In the field of education (2) answers to questions like (a) how is the IoT technology used in the learning process, (b) what kind of teaching or learning methods have been so far found useful in technology enhanced learning process (TEL), that means success stories of TEL were sought, and (c) what kind of technology and use of it have been successful, are any examples of Bring Your Own Device (BYOD) and IoT opportunities were sought.
The platform (3) is needed in order to collect, process, analyze, visualizes, etc. data from different environments using different IoT technologies or BYOD. The internet research was used to find examples of environments used, and get an overview of (a) what kind of data were collected in that specific environment, (b) how these data were used, (c) what is the data processing, and (d) visualizing opportunities like, and (e) whether it is possible to export the data from the environment.

3.2. Literature Review

In the second stage we sought confirmation from articles to the information found in the internet research: whether, to what extent, and how were these topics covered in science articles.
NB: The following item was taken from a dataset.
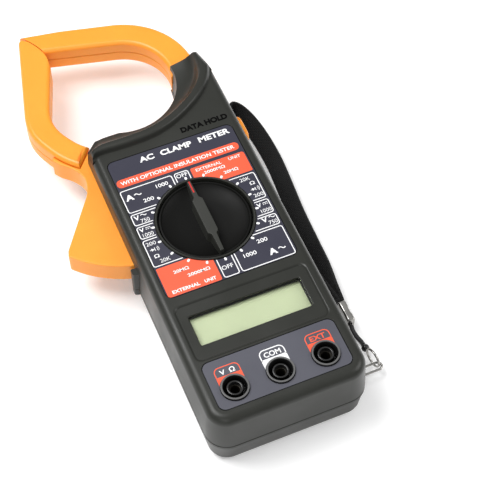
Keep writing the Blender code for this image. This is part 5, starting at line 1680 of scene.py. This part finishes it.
@dataclass
class Studio:
    """Floor, lights and camera."""

    floor: float = -0.3
    target: tuple[float, float, float] = (10.0, 16.7, 30.0)
    camera: tuple[float, float, float] = (-117.5, -292.9, 527.9)
    roll: float = -0.455
    lens: float = 108.96

    def add_camera(self) -> None:
        """Make the scene's camera."""
        data = bpy.data.cameras.new("meter_camera")
        data.sensor_width = 36.0
        data.lens = self.lens
        data.clip_start = 0.01
        item = bpy.data.objects.new("meter_camera", data)
        place, goal = Vector(self.camera) * MM, Vector(self.target) * MM
        look = (goal - place).to_track_quat("-Z", "Y").to_matrix().to_4x4()
        item.matrix_world = (Matrix.Translation(place) @ look
                             @ Matrix.Rotation(math.radians(self.roll), 4, "Z"))
        bpy.context.scene.camera = link(item)

    def _light(self, name: str, place: Point, size: Point, power: float) -> None:
        """Add a soft rectangular light that points at the meter."""
        data = bpy.data.lights.new(name, "AREA")
        data.shape = "RECTANGLE"
        data.size, data.size_y = size
        data.energy = power
        item = bpy.data.objects.new(name, data)
        spot = Vector(place)
        goal = Vector((0, 0.04, 0.02))
        item.matrix_world = (Matrix.Translation(spot)
                             @ (goal - spot).to_track_quat("-Z", "Y").to_matrix().to_4x4())
        link(item)

    def build(self, shop: Workshop) -> None:
        """Make the floor, the lights and the pale surroundings."""
        mesh = bpy.data.meshes.new("studio_floor")
        side, z = 4.0, self.floor * MM
        mesh.from_pydata([(-side, -side, z), (side, -side, z), (side, side, z),
                          (-side, side, z)], [], [(0, 1, 2, 3)])
        mesh.materials.append(shop.material(FLOOR_WHITE))
        link(bpy.data.objects.new("studio_floor", mesh))
        self._light("key_light", (-0.45, 0.35, 1.1), (0.7, 0.7), 13.5)
        self._light("fill_light", (0.9, -0.3, 0.8), (0.6, 0.6), 4.5)
        self._light("front_light", (-0.5, -0.9, 0.7), (0.5, 0.5), 2.0)
        world = bpy.data.worlds.new("studio_world")
        world.use_nodes = True
        tree = world.node_tree
        place = tree.nodes.new("ShaderNodeTexCoord")
        split = add_node(tree, "ShaderNodeSeparateXYZ", {0: place.outputs["Generated"]})
        ramp = add_node(tree, "ShaderNodeValToRGB", {"Fac": split.outputs[2]})
        ramp.color_ramp.elements[0].color = (0.30, 0.30, 0.30, 1.0)
        ramp.color_ramp.elements[1].color = (0.55, 0.55, 0.55, 1.0)
        tree.links.new(ramp.outputs["Color"], tree.nodes["Background"].inputs["Color"])
        bpy.context.scene.world = world
        bpy.context.scene.view_settings.view_transform = "Standard"


def main() -> None:
    logging.basicConfig(stream=sys.stdout, level=logging.INFO, format="%(message)s")
    for item in list(bpy.data.objects):
        bpy.data.objects.remove(item)
    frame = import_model()
    nodes = frame["nodes"]
    shop, repeat = Workshop(), Repeater()
    WristStrap().build(shop)
    studio = Studio()
    studio.add_camera()
    Case().build(shop, repeat)
    Overlays().build(shop, repeat, nodes)
    Display().build(shop, nodes)
    Sockets().build(shop, nodes)
    RangeDial().build(shop)
    Jaws().build(shop, nodes)
    HoldKey().build(shop, nodes)
    Inside.build(shop, nodes)
    studio.build(shop)


if __name__ == "__main__":
    main()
Article analysis was divided by fields and the questions requiring answers were: (1) which sensors and IoT devices, and how were they used in the learning process; and (2) which teaching–learning methods have given better results. As the Internet research did not give many answers about the platforms themselves, this field was not part of article analysis in this study, and will need to be dealt with on its own.
Literate review about sensors and IoT devices (from the major academic databases: IEEE Xplore, Springer digital library and Google Scholar) helped organize the list in a Google Sheet table that was created as a result of the Internet research. As the analysis of the articles showed that IoT devices were mainly used in STEM study, it was decided to divide the list of sensors and IoT devices in the learning process into four different kits (STEM), and to add a fifth kit (A) without sensors: room sensors, smart clothes sensors, science Labs sensors, body-sensors and digital art. A more thorough overview of these sensor kits is under the chapter Results.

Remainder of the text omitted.